REQUIRED WORK: Please restate, exactly as written, the lines running from the beginning of the material through the line that has "glass_shape.free()" in it.

^^^^

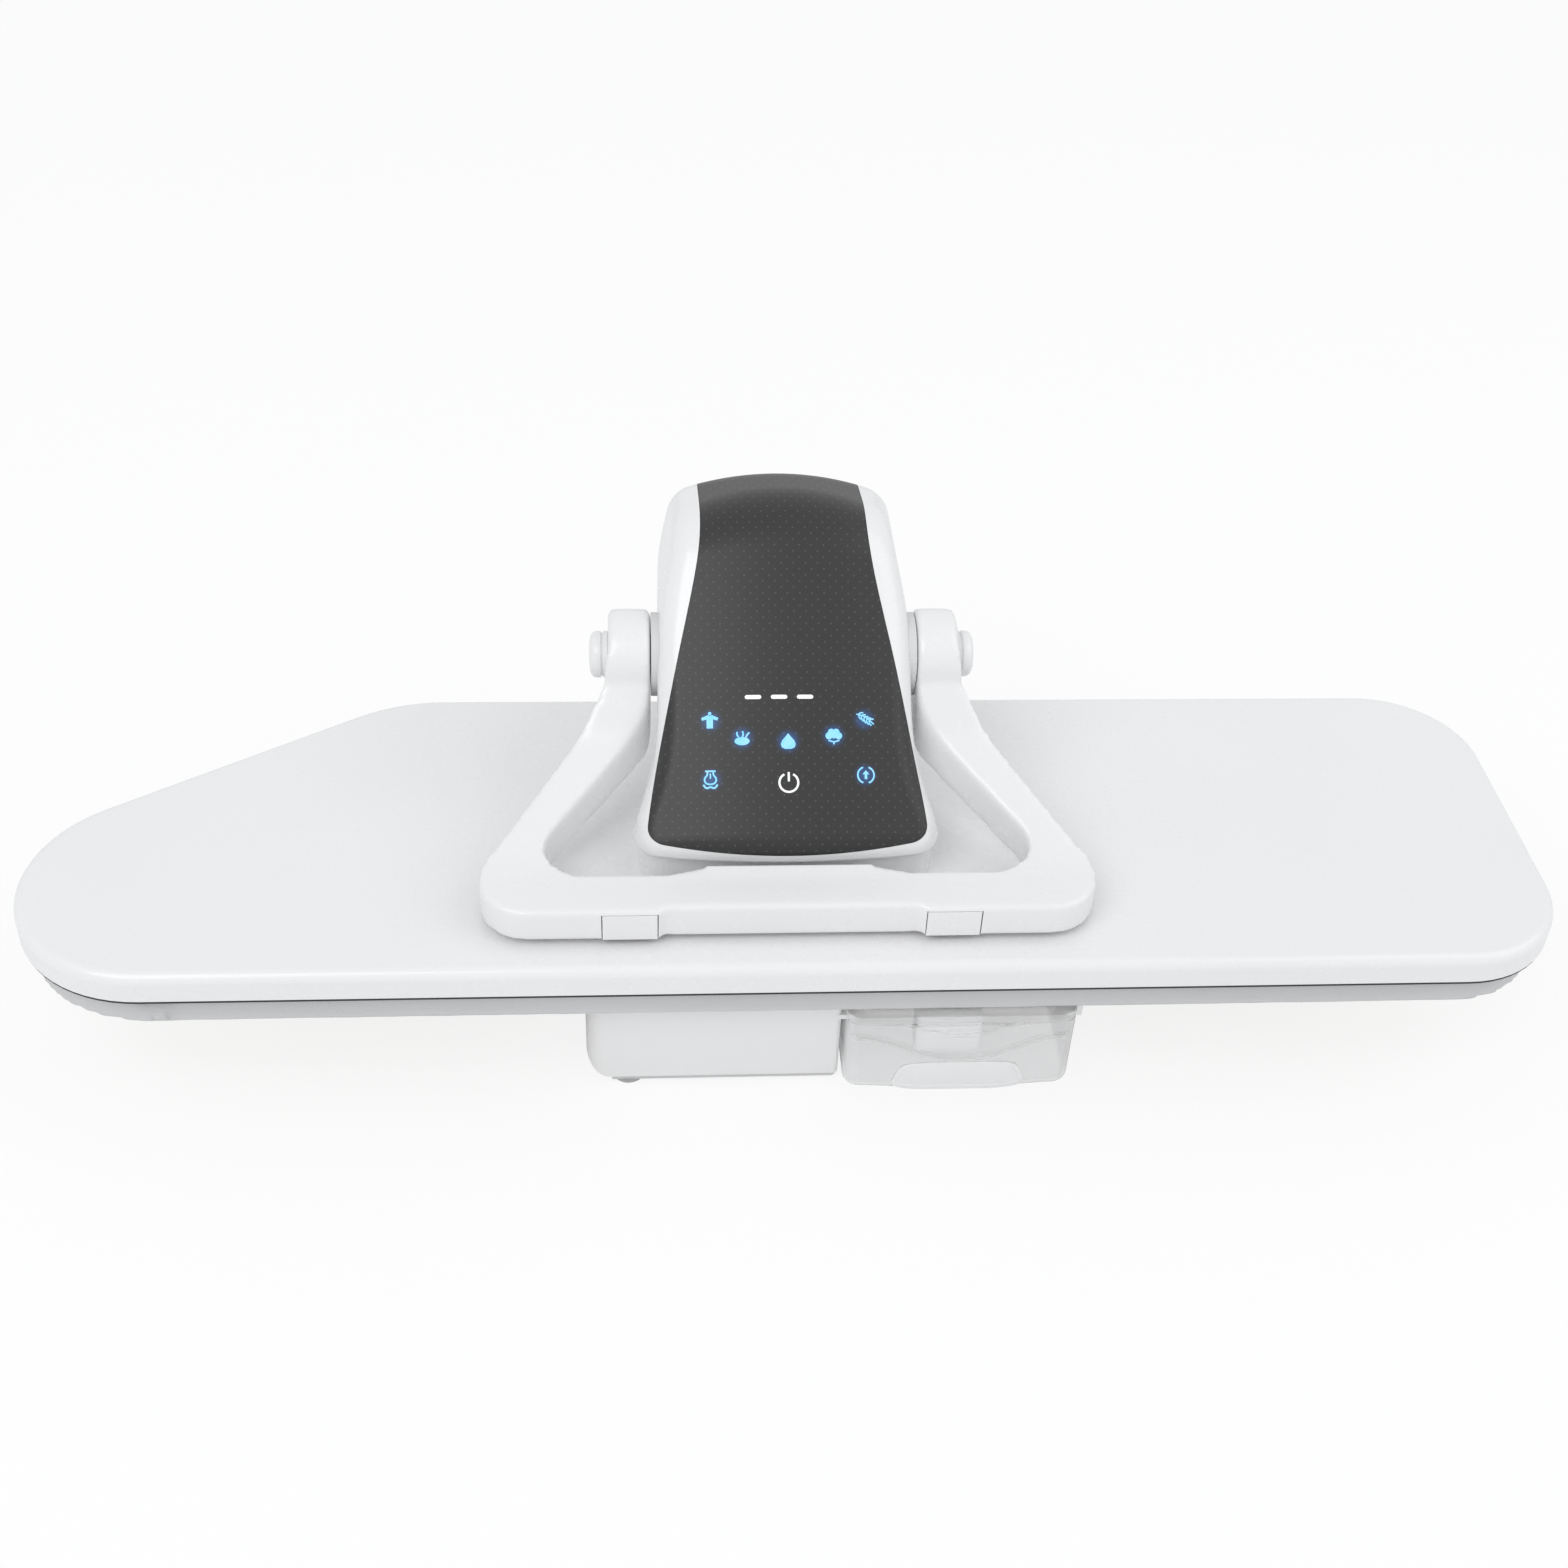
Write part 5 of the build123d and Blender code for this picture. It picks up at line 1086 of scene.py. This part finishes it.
# %% Signs on the panel
sign_lift = 0.00012
sign_squeeze = 0.25
ray_start = 0.05
white_places = {"power_sign": (0.0, 34.0), "bar_left": (-18.4, 80.0), "bar_middle": (-4.5, 80.0),
                "bar_right": (9.4, 80.0)}
glass_shape = cad_copy("panel_glass")
glass_tree = BVHTree.FromBMesh(glass_shape)
glass_shape.free()


def place_sign(name, drawing, u, v, finish):
    """Lay a flat drawing on the glass about a point of the panel, given in mm."""
    shape = bmesh.new()
    drawing(shape)
    for vertex in shape.verts:
        high = vertex.co.z / 1000 * sign_squeeze
        start = slope_point(u + vertex.co.x, v + vertex.co.y) + slope_out * ray_start
        hit = glass_tree.ray_cast(start, -slope_out)[0]
        vertex.co = hit + slope_out * (sign_lift + high)
    new_piece(name, shape, finish, "head", 60)


for drawing in blue_drawings:
    place_sign(drawing.__name__, drawing, *blue_places[drawing.__name__], "sign_blue")
for name, place in white_places.items():
    place_sign(name, power_sign if name == "power_sign" else bar_sign, *place, "sign_white")
print("signs", len(blue_places) + len(white_places))

# %% [markdown]
# The water tank is a clear moulded drawer. Its front swells a little and carries two wavy beads that
# dip in the middle, with the wall set back above the lower one. The relief is described first, as
# how far the front stands forward at each place.

# %% Relief of the tank's front
front_swell = 0.0022
swell_span = (0.25, 0.95)
lower_line = (0.041, 0.0145, 0.05, 0.85)
upper_line = (0.054, 0.010, 0.0, 0.7)
lower_bead = 0.0011
upper_bead = 0.0010
shelf_depth = 0.0012
shelf_ramp = 0.001
fade_span = (0.90, 0.97)


def soft_step(value, low, high):
    """0 below low, 1 above high, and smooth between."""
    share = max(0.0, min(1.0, (value - low) / (high - low)))
    return share * share * (3 - 2 * share)


def front_bow(across):
    """How far the front swells, from its middle at 0 to its corner at 1."""
    return front_swell * (1 - soft_step(across, *swell_span))


def wavy_line(across, side, dip, start, end):
    """The height of a line that dips in the middle and is level at the sides."""
    return side - dip * (1 - soft_step(across, start, end))


def bead(away, width):
    """A round bead, as high as it is wide, at a distance from its middle."""
    return width * math.exp(-(away / width) ** 2)


def front_relief(x, z, middle, half):
    """How far the tank's front stands forward at one place."""
    across = abs(x - middle) / half
    lower = wavy_line(across, *lower_line)
    upper = wavy_line(across, *upper_line)
    beads = bead(z - lower, lower_bead) + bead(z - upper, upper_bead)
    shelf = -shelf_depth * soft_step(z, lower - shelf_ramp, lower + shelf_ramp)
    return front_bow(across) + (beads + shelf) * (1 - soft_step(across, *fade_span))


print("tank front swells", front_swell * 1000, "mm")

# %% [markdown]
# The tank itself is a bevelled box without a lid. It is cut into fine strips with planes, so that its
# front can be pushed into the relief, and the open box gets a real wall thickness at the end.

# %% Clear tank
tank_wall = 0.0018
tank_top = 0.0509
tank_corner = 0.009
tank_foot = 0.004
tank_clearance = 0.0002
relief_room = 0.0035
relief_near = 0.004
relief_far = 0.016
upright_strips = 84
level_strips = 56


def clear_tank():
    """The clear drawer with its moulded front."""
    low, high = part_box("tank_body")
    low = low + Vector((tank_clearance, relief_room, 0))
    size = Vector((high.x - low.x, high.y - low.y, tank_top - low.z))
    shape = bmesh.new()
    block(shape, low + size / 2, size)
    upright = [edge for edge in shape.edges if abs(edge.verts[0].co.z - edge.verts[1].co.z) > 0.01]
    rounded(shape, upright, tank_corner, 6)
    lid = [face for face in shape.faces if face.normal.z > 0.99]
    bmesh.ops.delete(shape, geom=lid, context="FACES_ONLY")
    foot = [edge for edge in shape.edges if len(edge.link_faces) == 2
            and all(vertex.co.z < low.z + level_tolerance for vertex in edge.verts)]
    rounded(shape, foot, tank_foot, 4)
    for step in range(1, upright_strips):
        cut_across(shape, 0, low.x + (high.x - low.x) * step / upright_strips)
    for step in range(1, level_strips):
        cut_across(shape, 2, low.z + (tank_top - low.z) * step / level_strips)
    middle = (low.x + high.x) / 2
    half = (high.x - low.x) / 2
    for vertex in shape.verts:
        near = 1 - soft_step(vertex.co.y, low.y + relief_near, low.y + relief_far)
        vertex.co.y -= near * front_relief(vertex.co.x, vertex.co.z, middle, half)
    piece = new_piece("clear_tank", shape, "tank_clear", "tank", 50)
    wall = piece.modifiers.new("wall", "SOLIDIFY")
    wall.thickness = tank_wall
    wall.offset = -1
    settled(piece)
    dressed(piece.data, "tank_clear", 50)
    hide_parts("tank_body")
    print("clear tank", len(piece.data.polygons), "faces")


clear_tank()

# %% [markdown]
# A frosted pad for the fingers stands on the tank's front, wide at its foot and narrower at its
# top, with a raised rim. A circle is squared into that outline, and two insets make the rim's
# step. It is cut into strips before it is bent, so that it follows the front's swell.

# %% Finger pad
finger_half_foot = 0.0385
finger_half_top = 0.0315
finger_low = 0.0045
finger_high = 0.0255
finger_root = 0.0003
finger_thick = 0.0013
finger_rim = 0.0022
finger_step = 0.0006
finger_corners = 80
finger_strips = 26
squareness = 0.42


def squared(value):
    """Push a circle's coordinate outwards, towards a square."""
    return math.copysign(abs(value) ** squareness, value)


def finger_pad():
    """The frosted pad with its raised rim, bent along the tank's front."""
    low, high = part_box("tank_body")
    front = low.y + relief_room
    middle = (low.x + high.x) / 2
    half = (high.x - low.x) / 2
    shape = bmesh.new()
    ring = bmesh.ops.create_circle(shape, cap_ends=True, segments=finger_corners, radius=1)
    for vertex in ring["verts"]:
        upward = (squared(vertex.co.y) + 1) / 2
        reach = finger_half_foot + (finger_half_top - finger_half_foot) * upward
        height = finger_low + (finger_high - finger_low) * upward
        vertex.co = (squared(vertex.co.x) * reach, finger_root, height)
    face = raised(shape, shape.faces[:], (0, -finger_thick, 0))
    bmesh.ops.recalc_face_normals(shape, faces=shape.faces)
    bmesh.ops.inset_region(shape, faces=face, thickness=finger_rim, use_even_offset=True)
    bmesh.ops.inset_region(shape, faces=face, thickness=finger_step, depth=-finger_step,
                           use_even_offset=True)
    for step in range(1, finger_strips):
        cut_across(shape, 0, finger_half_foot * (2 * step / finger_strips - 1))
    for vertex in shape.verts:
        vertex.co.y += front - front_bow(abs(vertex.co.x) / half)
        vertex.co.x += middle
    piece = new_piece("finger_pad", shape, "tank_frosted", "tank", 30)
    print("finger pad", len(piece.data.polygons), "faces")


finger_pad()

# %% [markdown]
# A soft white cartridge behind the clear front takes the lime out of the water. It is seen only
# through the tank, so a bevelled block with three grooves is enough.

# %% Filter cartridge
filter_middle = (0.0827, -0.116, 0.0315)
filter_size = (0.0365, 0.016, 0.029)
filter_edge = 0.0025
groove_heights = (0.028, 0.034, 0.040)
groove_width = 0.0012
groove_depth = 0.0008
groove_slope = 0.0002


def filter_cartridge():
    """A white block that stands in the tank behind its front."""
    shape = bmesh.new()
    block(shape, filter_middle, filter_size)
    rounded(shape, shape.edges[:], filter_edge, 3)
    for height in groove_heights:
        cut_across(shape, 2, height)
        cut_across(shape, 2, height + groove_width)
        band = [face for face in shape.faces if abs(face.normal.z) < 0.3
                and height < face.calc_center_median().z < height + groove_width]
        bmesh.ops.inset_region(shape, faces=band, thickness=groove_slope, depth=-groove_depth)
    piece = new_piece("filter_cartridge", shape, "pedestal_white", "tank", 30)
    print("filter cartridge", len(piece.data.polygons), "faces")


filter_cartridge()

^^^^

RESPONSE:
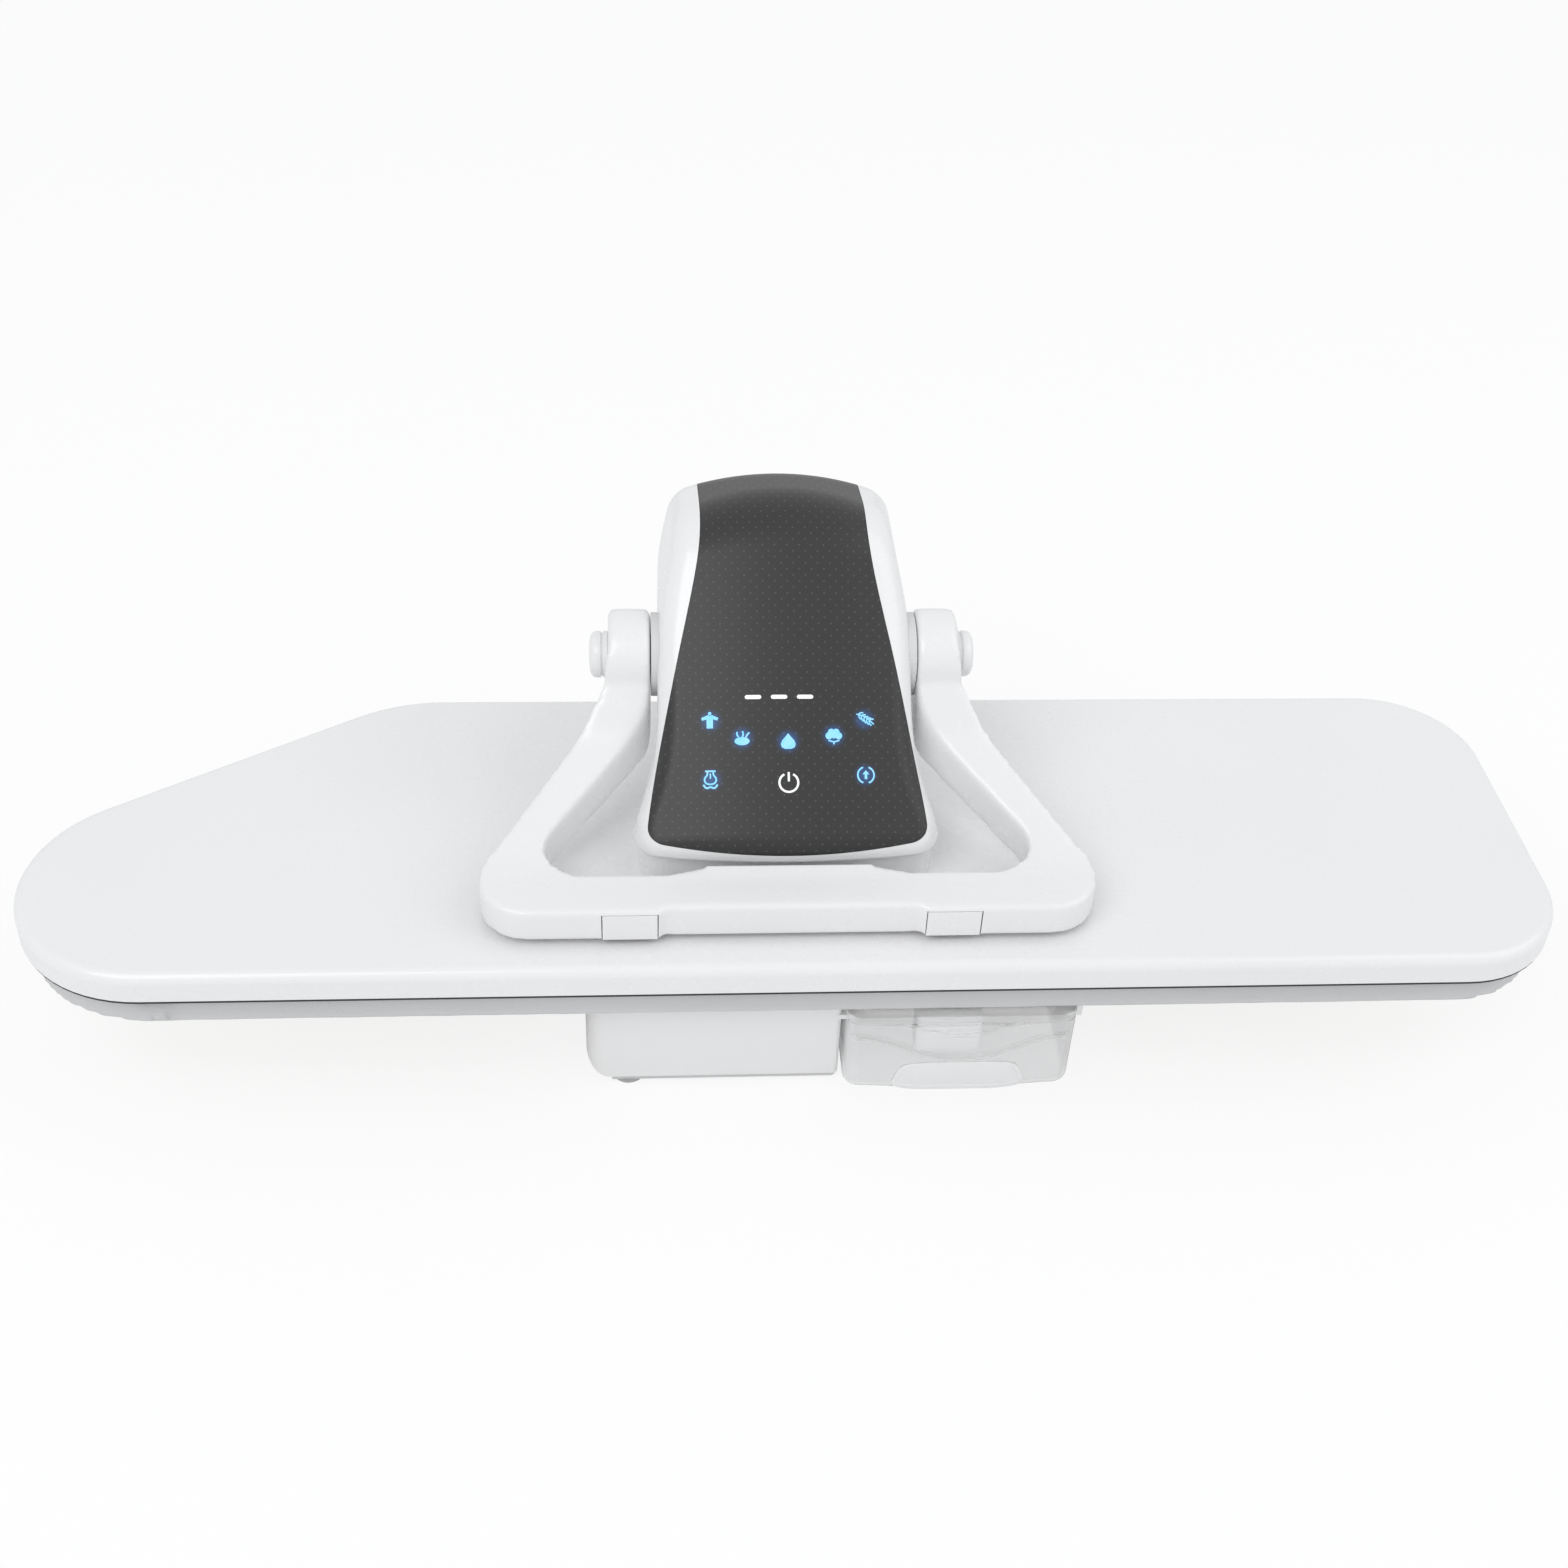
Write part 5 of the build123d and Blender code for this picture. It picks up at line 1086 of scene.py. This part finishes it.
# %% Signs on the panel
sign_lift = 0.00012
sign_squeeze = 0.25
ray_start = 0.05
white_places = {"power_sign": (0.0, 34.0), "bar_left": (-18.4, 80.0), "bar_middle": (-4.5, 80.0),
                "bar_right": (9.4, 80.0)}
glass_shape = cad_copy("panel_glass")
glass_tree = BVHTree.FromBMesh(glass_shape)
glass_shape.free()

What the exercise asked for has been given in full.